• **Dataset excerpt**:
+ + + +

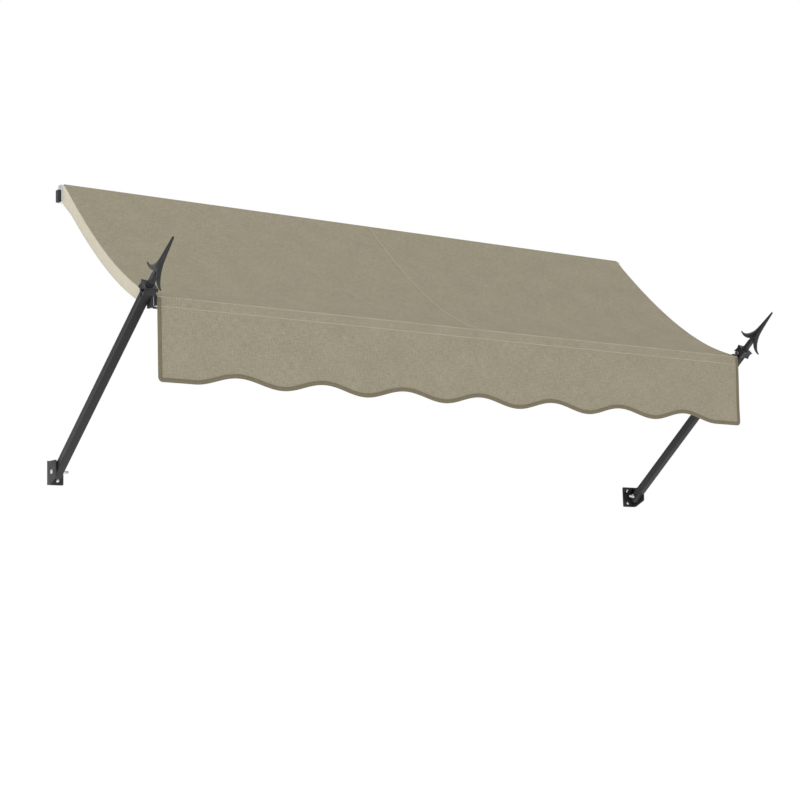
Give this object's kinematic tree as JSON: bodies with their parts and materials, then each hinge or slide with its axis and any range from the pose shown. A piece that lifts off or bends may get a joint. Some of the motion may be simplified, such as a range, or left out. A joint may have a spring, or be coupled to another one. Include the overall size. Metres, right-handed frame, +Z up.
{
  "type": "fabric awning",
  "caption": "Stationary window awning: concave canvas canopy with a scalloped valance, hung from a wall track and propped by two square arms with spearhead finials.",
  "frame": {"origin": "centre of the middle wall clip's back face, on the wall, half way along the awning", "axes": "+X along the wall, +Y into the wall, +Z up; the awning stands out towards -Y"},
  "size_m": [2.3566, 0.7564, 0.919],
  "materials": {
    "taupe_canvas": "woven canvas with a fine heathered weave, matt",
    "cream_canvas": "plain woven lining canvas, matt",
    "binding_braid": "woven edge binding, a shade darker than the canvas",
    "black_powder_coat": "satin black powder coat on aluminium tube",
    "black_casting": "satin black paint over a lightly textured casting",
    "mill_aluminium": "extruded aluminium, mill finish",
    "zinc_plate": "bright zinc-plated steel",
    "black_plastic": "moulded black plastic"
  },
  "bodies": {
    "root": {"head_track": "mill_aluminium", "track_cap_left": "black_plastic", "track_cap_right": "black_plastic", "head_clip_left": "mill_aluminium", "head_clip_screw_left_a": "zinc_plate", "head_clip_screw_left_b": "zinc_plate", "head_clip_centre": "mill_aluminium", "head_clip_screw_centre_a": "zinc_plate", "head_clip_screw_centre_b": "zinc_plate", "head_clip_right": "mill_aluminium", "head_clip_screw_right_a": "zinc_plate", "head_clip_screw_right_b": "zinc_plate", "canopy_left": "taupe_canvas", "canopy_right": "taupe_canvas", "head_bead": "cream_canvas", "valance": "taupe_canvas", "valance_binding": "binding_braid", "bar_pocket": "taupe_canvas", "side_sleeve_left": "cream_canvas", "rib_left": "mill_aluminium", "rib_head_shoe_left": "black_plastic", "rib_front_shoe_left": "black_plastic", "rib_head_screw_left": "zinc_plate", "rib_front_screw_left": "zinc_plate", "side_sleeve_right": "cream_canvas", "rib_right": "mill_aluminium", "rib_head_shoe_right": "black_plastic", "rib_front_shoe_right": "black_plastic", "rib_head_screw_right": "zinc_plate", "rib_front_screw_right": "zinc_plate", "front_bar": "mill_aluminium", "bar_end_plug_left": "black_plastic", "bar_end_washer_left": "zinc_plate", "bar_end_spacer_left": "black_plastic", "bar_end_bolt_left": "black_casting", "bar_end_plug_right": "black_plastic", "bar_end_washer_right": "zinc_plate", "bar_end_spacer_right": "black_plastic", "bar_end_bolt_right": "black_casting", "arm_left": "black_powder_coat", "spear_finial_left": "black_casting", "finial_bolt_left": "zinc_plate", "finial_nut_left": "zinc_plate", "arm_right": "black_powder_coat", "spear_finial_right": "black_casting", "finial_bolt_right": "zinc_plate", "finial_nut_right": "zinc_plate", "wall_bracket_left": "black_casting", "bracket_screw_left_upper": "zinc_plate", "bracket_screw_left_lower": "zinc_plate", "pivot_bolt_left": "zinc_plate", "pivot_nut_left": "zinc_plate", "pivot_washer_left": "black_plastic", "wall_bracket_right": "black_casting", "bracket_screw_right_upper": "zinc_plate", "bracket_screw_right_lower": "zinc_plate", "pivot_bolt_right": "zinc_plate", "pivot_nut_right": "zinc_plate", "pivot_washer_right": "black_plastic"}
  },
  "joints": []
}
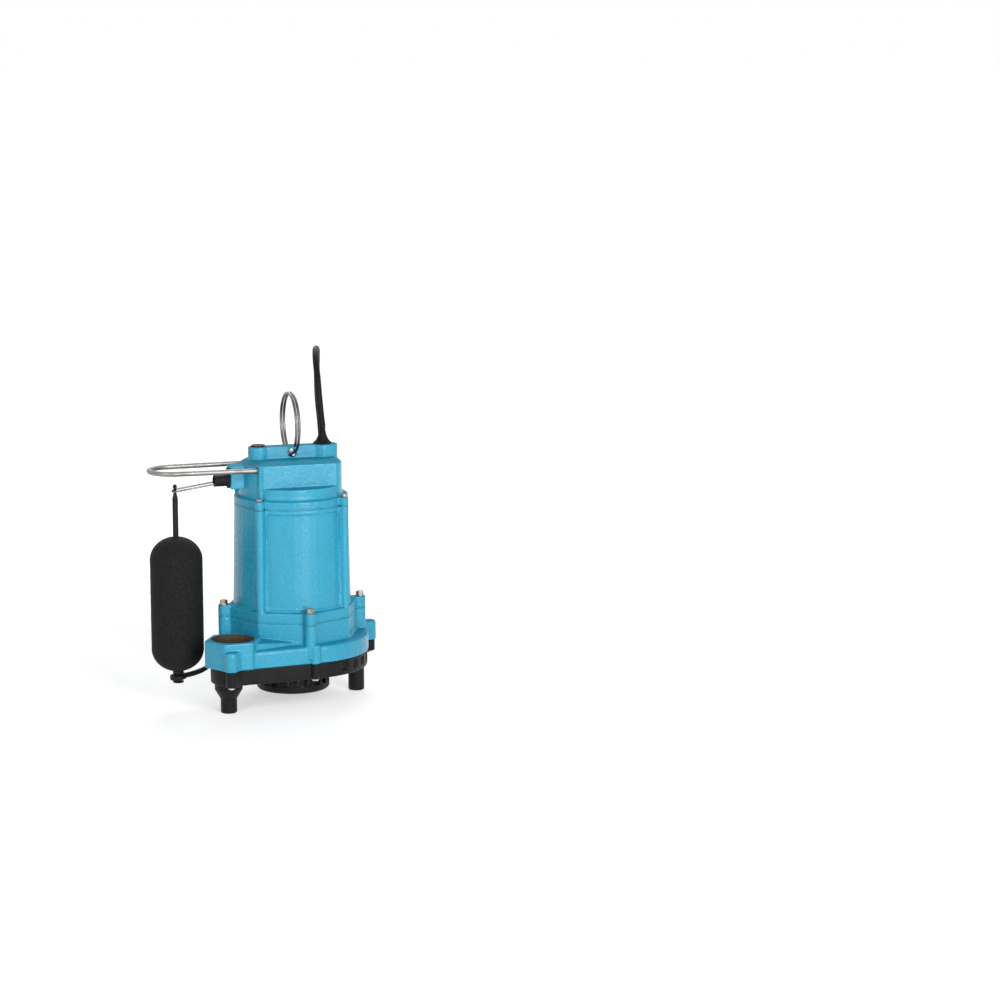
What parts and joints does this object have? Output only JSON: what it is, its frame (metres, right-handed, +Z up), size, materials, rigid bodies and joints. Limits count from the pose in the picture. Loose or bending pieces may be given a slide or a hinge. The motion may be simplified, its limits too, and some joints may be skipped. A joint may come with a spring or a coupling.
{
  "type": "submersible sump pump",
  "caption": "Upright submersible sump pump: cast motor housing on a volute with a threaded discharge, slotted intake base, and a float on a hinged rod that works the switch.",
  "frame": {"origin": "centre of the pump's bounding box at floor level, measured without the cord", "axes": "+Z up along the motor's axis; -Y towards the front with the recessed panel; -X towards the float"},
  "size_m": [0.3486, 0.4053, 0.4149],
  "materials": {
    "blue_paint": "semi-gloss blue paint on cast iron",
    "black_moulding": "moulded, satin",
    "black_rubber": "matt",
    "float_skin": "matt",
    "steel": "bright stainless",
    "bearing_steel": "ground",
    "lamination": "bare",
    "copper": "varnished copper wire",
    "brass": "bright",
    "ceramic": "lapped ceramic",
    "white_moulding": "moulded"
  },
  "bodies": {
    "pump": {"motor_housing": "blue_paint", "cover_gasket": "blue_paint", "volute_gasket": "blue_paint", "top_cover": "blue_paint", "cover_screw_1": "steel", "cover_screw_2": "steel", "cover_screw_3": "steel", "cover_screw_4": "steel", "housing_bolt_1": "steel", "housing_bolt_2": "steel", "housing_bolt_3": "steel", "housing_bolt_4": "steel", "base_screw_port": "steel", "base_screw_front": "steel", "base_screw_right": "steel", "base_screw_back": "steel", "cover_plug": "black_moulding", "cord_strain_relief": "black_rubber", "guard_bail": "steel", "switch_boot": "black_rubber", "switch_pivot_pin": "steel", "snap_switch": "black_moulding", "volute": "blue_paint", "base": "black_moulding", "tether_pin": "steel", "strainer": "black_moulding", "stator": "lamination", "lower_winding": "copper", "upper_winding": "copper", "upper_bearing": "bearing_steel", "bearing_bracket": "lamination", "lower_bearing": "bearing_steel", "seal_seat": "ceramic", "cord_coil": "black_rubber", "power_cord": "black_rubber", "cord_tail": "black_rubber", "plug_body": "black_moulding", "plug_blade_1": "brass", "plug_blade_2": "brass", "plug_ground_pin": "brass"},
    "arm": {"float_arm": "steel"},
    "float": {"float_rod": "black_rubber", "float_body": "float_skin", "float_retainer": "black_moulding"},
    "tether": {"float_tether": "black_rubber"},
    "plunger": {"switch_plunger": "white_moulding"},
    "ring": {"lifting_ring": "steel"},
    "rotor_unit": {"motor_shaft": "steel", "rotor": "lamination", "impeller": "black_moulding", "seal_head": "black_rubber"}
  },
  "joints": [
    {"name": "float_arm_lift", "type": "hinge", "parent": "pump", "child": "arm", "pos_m": [-0.03869, 0.00815, 0.2686], "axis": [0, 1, 0], "range_deg": [0, 12]},
    {"name": "float_swing", "type": "hinge", "parent": "arm", "child": "float", "pos_m": [-0.10849, 0.00815, 0.2588], "axis": [0, 1, 0], "range_deg": [-12, 0]},
    {"name": "tether_swing", "type": "hinge", "parent": "pump", "child": "tether", "pos_m": [-0.06569, 0.00815, 0.05], "axis": [0, 1, 0], "range_deg": [0, 19.2]},
    {"name": "plunger_press", "type": "slide", "parent": "pump", "child": "plunger", "axis": [1, 0, 0], "range_m": [0, 0.0016]},
    {"name": "ring_swing", "type": "hinge", "parent": "pump", "child": "ring", "pos_m": [0.03131, 0.00815, 0.2982], "axis": [0, 1, 0], "range_deg": [-75, 20]},
    {"name": "rotor_spin", "type": "hinge", "parent": "pump", "child": "rotor_unit", "pos_m": [0.03131, 0.00815, 0.152], "axis": [0, 0, 1], "continuous": true}
  ],
  "couplings": [
    {"joint": "float_swing", "follows": "float_arm_lift", "ratio": -1},
    {"joint": "tether_swing", "follows": "float_arm_lift", "ratio": 1.59},
    {"joint": "plunger_press", "follows": "float_arm_lift", "m_per_rad": 0.0074}
  ]
}
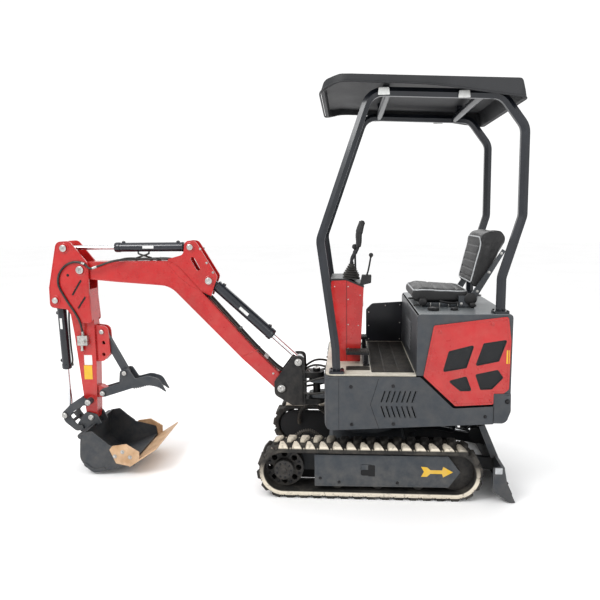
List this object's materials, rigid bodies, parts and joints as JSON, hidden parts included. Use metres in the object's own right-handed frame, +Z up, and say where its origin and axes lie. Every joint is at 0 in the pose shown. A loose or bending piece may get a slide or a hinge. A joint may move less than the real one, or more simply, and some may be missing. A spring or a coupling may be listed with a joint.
{
  "type": "mini excavator",
  "caption": "Small tracked excavator with an open canopy, a swinging boom, an arm with bucket and thumb, and a dozer blade at the other end.",
  "frame": {"origin": "middle of the bounding box, on the ground that the tracks stand on", "axes": "+Z up, the boom points along -Y, +X is the left side of the house"},
  "size_m": [0.984, 2.7184, 2.2217],
  "materials": {
    "red_paint": "gloss",
    "dark_paint": "satin",
    "post_paint": "satin",
    "deck_paint": "satin",
    "roof_plastic": "matte",
    "lever_plastic": "matte",
    "track_rubber": "matte",
    "hose_rubber": "satin",
    "steel": "satin",
    "chrome": "polished",
    "cast_iron": "matte",
    "wear_steel": "satin",
    "seat_vinyl": "satin"
  },
  "bodies": {
    "undercarriage": {"undercarriage": "dark_paint", "track_left": "track_rubber", "track_right": "track_rubber", "sprocket_left": "cast_iron", "sprocket_right": "cast_iron", "idler_left": "cast_iron", "idler_right": "cast_iron", "travel_hose_left": "hose_rubber", "travel_hose_right": "hose_rubber"},
    "blade": {"blade": "dark_paint"},
    "blade_barrel": {"blade_barrel": "dark_paint"},
    "blade_rod": {"blade_rod": "chrome"},
    "house": {"turntable": "dark_paint", "skirt_left": "dark_paint", "skirt_right": "dark_paint", "counterweight": "dark_paint", "engine_cover": "dark_paint", "side_panel_left": "red_paint", "side_panel_right": "red_paint", "engine": "cast_iron", "floor_plate": "deck_paint", "side_guard": "post_paint", "console": "red_paint", "lever_left": "lever_plastic", "lever_right": "lever_plastic", "pedals": "steel", "seat_base": "dark_paint", "seat_cushion": "seat_vinyl", "seat_back": "seat_vinyl", "canopy_frame": "post_paint", "canopy_roof": "roof_plastic"},
    "swing_bracket": {"swing_bracket": "cast_iron"},
    "boom": {"boom": "red_paint", "boom_hoses": "hose_rubber"},
    "boom_barrel": {"boom_barrel": "dark_paint"},
    "boom_rod": {"boom_rod": "chrome"},
    "arm_barrel": {"arm_barrel": "dark_paint", "arm_cylinder_hoses": "hose_rubber"},
    "arm_rod": {"arm_rod": "chrome"},
    "arm": {"arm": "red_paint", "thumb": "dark_paint", "thumb_strut": "dark_paint", "arm_hose_left": "hose_rubber", "arm_hose_right": "hose_rubber", "coupling_left": "steel", "coupling_right": "steel"},
    "bucket_barrel": {"bucket_barrel": "dark_paint", "bucket_cylinder_hose": "hose_rubber"},
    "bucket_rod": {"bucket_rod": "chrome"},
    "rocker": {"rocker": "dark_paint"},
    "bucket_link": {"bucket_link": "dark_paint"},
    "bucket": {"bucket": "dark_paint", "cutting_edges": "wear_steel"}
  },
  "joints": [
    {"name": "house_slew", "type": "hinge", "parent": "undercarriage", "child": "house", "pos_m": [0, 0.5626, 0.345], "axis": [0, 0, 1], "continuous": true},
    {"name": "boom_swing", "type": "hinge", "parent": "house", "child": "swing_bracket", "pos_m": [0, 0.2626, 0.5], "axis": [0, 0, 1], "range_deg": [-50, 50]},
    {"name": "boom_lift", "type": "hinge", "parent": "swing_bracket", "child": "boom", "pos_m": [0, 0.0536, 0.505], "axis": [-1, 0, 0], "range_deg": [-65, 45]},
    {"name": "arm_crowd", "type": "hinge", "parent": "boom", "child": "arm", "pos_m": [0, -1.1554, 1.226], "axis": [1, 0, 0], "range_deg": [-85, 25]},
    {"name": "bucket_curl", "type": "hinge", "parent": "arm", "child": "bucket", "pos_m": [0, -1.1494, 0.3], "axis": [1, 0, 0], "range_deg": [-90, 30]},
    {"name": "blade_lift", "type": "hinge", "parent": "undercarriage", "child": "blade", "pos_m": [0, 0.8626, 0.145], "axis": [1, 0, 0], "range_deg": [-18, 11]},
    {"name": "boom_barrel_turn", "type": "hinge", "parent": "boom", "child": "boom_barrel", "pos_m": [0, -0.3754, 1.155], "axis": [1, 0, 0], "range_deg": [-0.79, 0.7]},
    {"name": "boom_rod_slide", "type": "slide", "parent": "boom_barrel", "child": "boom_rod", "axis": [0, 0.7382, -0.6745], "range_m": [-0.1411, 0.2029]},
    {"name": "arm_barrel_turn", "type": "hinge", "parent": "boom", "child": "arm_barrel", "pos_m": [0, -0.4824, 1.357], "axis": [1, 0, 0], "range_deg": [-2.05, 0.96]},
    {"name": "arm_rod_slide", "type": "slide", "parent": "arm_barrel", "child": "arm_rod", "axis": [0, -1, 0], "range_m": [-0.224, 0.0673]},
    {"name": "rocker_turn", "type": "hinge", "parent": "arm", "child": "rocker", "pos_m": [0, -1.1504, 0.406], "axis": [1, 0, 0], "range_deg": [-42.1, 14.37]},
    {"name": "link_turn", "type": "hinge", "parent": "rocker", "child": "bucket_link", "pos_m": [0, -1.3034, 0.322], "axis": [1, 0, 0], "range_deg": [-15.22, 44.66]},
    {"name": "bucket_barrel_turn", "type": "hinge", "parent": "arm", "child": "bucket_barrel", "pos_m": [0, -1.3214, 1.041], "axis": [1, 0, 0], "range_deg": [-3.04, 1.35]},
    {"name": "bucket_rod_slide", "type": "slide", "parent": "bucket_barrel", "child": "bucket_rod", "axis": [0, 0.025, -0.9997], "range_m": [-0.1231, 0.0424]},
    {"name": "blade_barrel_turn", "type": "hinge", "parent": "undercarriage", "child": "blade_barrel", "pos_m": [0, 0.8146, 0.29], "axis": [1, 0, 0], "range_deg": [-14.9, 9.3]},
    {"name": "blade_rod_slide", "type": "slide", "parent": "blade_barrel", "child": "blade_rod", "axis": [0, 0.9859, -0.1673], "range_m": [-0.0269, 0.0427]}
  ],
  "couplings": [
    {"joint": "boom_barrel_turn", "follows": "boom_lift", "ratio": 0.004537},
    {"joint": "boom_rod_slide", "follows": "boom_lift", "m_per_rad": -0.17708},
    {"joint": "arm_barrel_turn", "follows": "arm_crowd", "ratio": 0.018247},
    {"joint": "arm_rod_slide", "follows": "arm_crowd", "m_per_rad": 0.14965},
    {"joint": "rocker_turn", "follows": "bucket_curl", "ratio": 0.46218},
    {"joint": "link_turn", "follows": "bucket_curl", "ratio": -0.49065},
    {"joint": "bucket_barrel_turn", "follows": "bucket_curl", "ratio": 0.028255},
    {"joint": "bucket_rod_slide", "follows": "bucket_curl", "m_per_rad": 0.077118},
    {"joint": "blade_barrel_turn", "follows": "blade_lift", "ratio": 0.80023},
    {"joint": "blade_rod_slide", "follows": "blade_lift", "m_per_rad": -0.12947}
  ]
}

+ + + +

• **Given exercise**: From the data above, show each line that contains "bending".

• **The answer**:
What parts and joints does this object have? Output only JSON: what it is, its frame (metres, right-handed, +Z up), size, materials, rigid bodies and joints. Limits count from the pose in the picture. Loose or bending pieces may be given a slide or a hinge. The motion may be simplified, its limits too, and some joints may be skipped. A joint may come with a spring or a coupling.
List this object's materials, rigid bodies, parts and joints as JSON, hidden parts included. Use metres in the object's own right-handed frame, +Z up, and say where its origin and axes lie. Every joint is at 0 in the pose shown. A loose or bending piece may get a slide or a hinge. A joint may move less than the real one, or more simply, and some may be missing. A spring or a coupling may be listed with a joint.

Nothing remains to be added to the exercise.